Gaza: "human shield" action halts Israeli air raid
From Reuters, Nov. 20:
GAZA - Israel's air force cancelled a planned raid on the home of a Gaza militant on Sunday after hundreds of Palestinians barricaded themselves inside the building, an Israeli military spokesman and witnesses said.
Hours after the "human shield" protest, an Israeli aircraft attacked a car carrying Hamas militants on a crowded Gaza City street. Hospital officials said an elderly passerby died of his wounds after being hit in the strike.
Medical workers said the two men in the vehicle and two other passersby were wounded.
Israeli Defence Minister Amir Peretz spoke on Sunday with Palestinian President Mahmoud Abbas by phone and urged him to take steps to stop militants firing rockets into Israel, a Defence Ministry spokeswoman said.
"The defence minister told (Abbas) Israel will not tolerate continued rocket fire," she said, adding they would speak again.
A senior Palestinian official said Abbas had called for a "mutual ceasefire" in Gaza and the West Bank.
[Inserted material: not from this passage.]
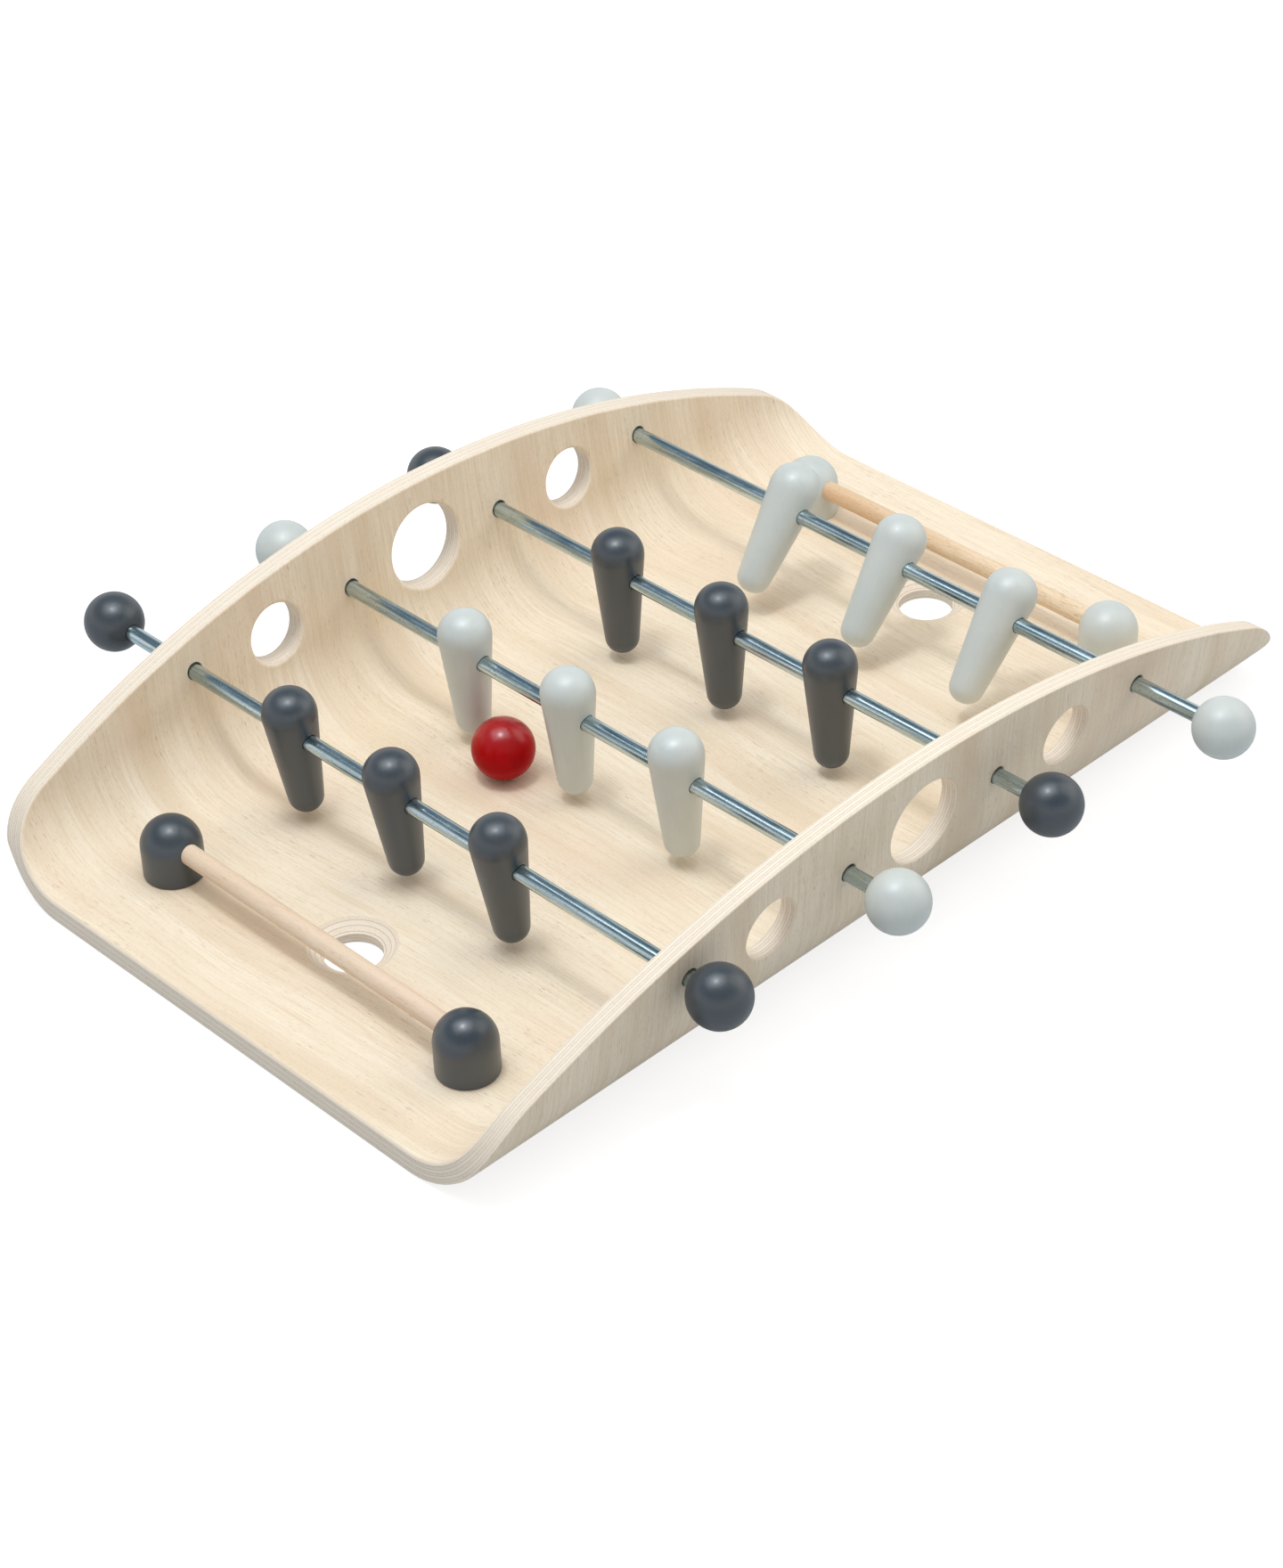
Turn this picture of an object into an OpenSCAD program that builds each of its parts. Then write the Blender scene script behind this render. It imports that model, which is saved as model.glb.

Peretz, the official said, told Abbas: "There will be no ceasefire as long as rockets fall on our cities and towns."
Peretz and Abbas last spoke in October.
Israel has stepped up attacks in northern Gaza since a Palestinian rocket strike killed an Israeli woman and seriously wounded a man in the Israeli town of Sderot on Friday.
Israel had issued a warning to the family of a militant of the Popular Resistance Committees (PRC) in Jabalya refugee camp to evacuate their home because it would be bombed, the spokesman and Palestinian witnesses said.
The PRC is one of several militant groups behind daily rocket attacks from Gaza against southern Israel.
Hundreds of neighbours and protesters gathered at the site, many barricading themselves inside the house, witnesses said.
"Death to America and death to Israel," the crowd chanted.
An Israeli military spokesman confirmed the raid had been called off because of the gathering.
"We differentiate between innocent people and terrorists," the spokesman said, vowing Israel would continue its strikes against militants and accusing gunmen of using civilians in Jabalya as human shields.
Unity government
Prime Minister Ismail Haniyeh of Hamas visited Jabalya and called the protest a message to the U.N. Security Council, where the United States on Nov. 12 vetoed a resolution condemning Israeli military actions in Gaza.
Turning to the formation of a unity government, he said Hamas's participation hinged on securing guarantees that Western economic sanctions would end once a new administration of technocrats was in place.
Addressing his cabinet in Jerusalem, Israeli Prime Minister Ehud Olmert described such a government of non-political professionals as "make-believe", a senior Israeli official said.
"It is a political agreement between Hamas and Fatah that serves their interests," Olmert said, according to the official.
Palestinians hope a unity government that Hamas and Abbas's Fatah faction have been trying to form can lead to a resumption of the direct financial aid Western nations suspended after the Islamist group came to power in March.
But Hamas, which is dedicated to Israel's destruction and says it has a legitimate right to fight occupation, has rejected Western demands to renounce violence, recognise the Jewish state and accept existing interim peace deals.
Israel has been under pressure to avoid civilian casualties after an artillery shell killed 19 people, all non-combatants, in Gaza on Nov. 8. Israel apologised for the civilian deaths and said a technical fault caused a targeting error.